3.5 Prescription for lenders
- Regular written-contract actions prescribe in 10 years (Civil Code Art. 1144).
- Once probate is opened, a lender who misses the Rule 86 six-month window is generally barred even if the ordinary prescriptive period has not run.
4 | Interplay of Insurance and Debt
Insurance is not self-effectuating. A lender will not forgive the balance unless it actually receives the insurance proceeds or proof that the policy covers the loss.
The Miranda case (LBP, 2023) shows that deducting a “premium” from the loan release is not enough—an MRI application still had to be completed and accepted.
- Best practice for borrowers: keep copies of the policy, official receipt of premiums, and the Master Policy acceptance letter.
- Best practice for lenders/heirs: notify the insurer in writing immediately; Pag-IBIG and SSS require notice within 30 days of death.
5 | Practical Checklist for Heirs and Executors
- Secure the death certificate and locate all policies and loan documents.
- Open an estate proceeding (if probate is needed) or prepare an extrajudicial settlement with bond if debts exist.
- Publish the notice to creditors promptly to start the six-month clock.
- Notify insurers and lenders in writing; attach proof of death and any policy documents.
- Verify credit-life/MRI coverage and follow the insurer’s claim checklist (Pag-IBIG Form HLF-715, etc.).
- Pay estate taxes within one year (BIR Form 1801), net of deductible debts.
- Distribute remaining assets only after all allowed claims, taxes, and expenses are settled.

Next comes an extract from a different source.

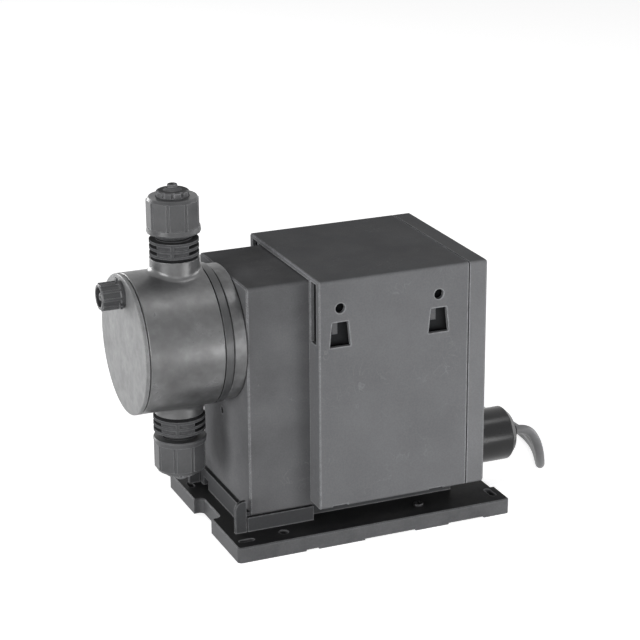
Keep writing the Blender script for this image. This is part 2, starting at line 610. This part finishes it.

Failure in any of these steps can expose the executor to personal liability.
6 | Key Take-aways
- Insurance proceeds are meant to flow quickly (60 days for life), but only if a complete claim file is submitted.
- Debts do not die, yet heirs’ liability is capped at the value of what they inherit.
- Credit-life and MRI are the critical bridge between the two regimes; without a perfected policy, the loan survives.
- Strict procedural deadlines (60-day insurer period, 6-month estate claim period, 10-year prescriptive period) dominate this field—miss them and rights can be lost.
Further Reading & Authorities
- R.A. 10607, Insurance Code (secs. 52, 248-249)
- Land Bank of the Philippines v. Miranda, G.R. 220706/220986 (Feb 2023)
- DivinaLaw, “Debt and Death” (2020)
- Respicio & Co., “Debt of a Deceased Person in Philippine Law” (2025)
- Moneymax, “What Happens to a Loan if the Borrower Dies?” (12 Mar 2024)
- SSS Pension Loan Program FAQs (2025)
- Pag-IBIG MRI Claim Checklist (rev. Jun 2024)
This article condenses the current statutory text, regulator issuances and leading cases as of May 15 2025. Always check for circulars or jurisprudence issued after this date.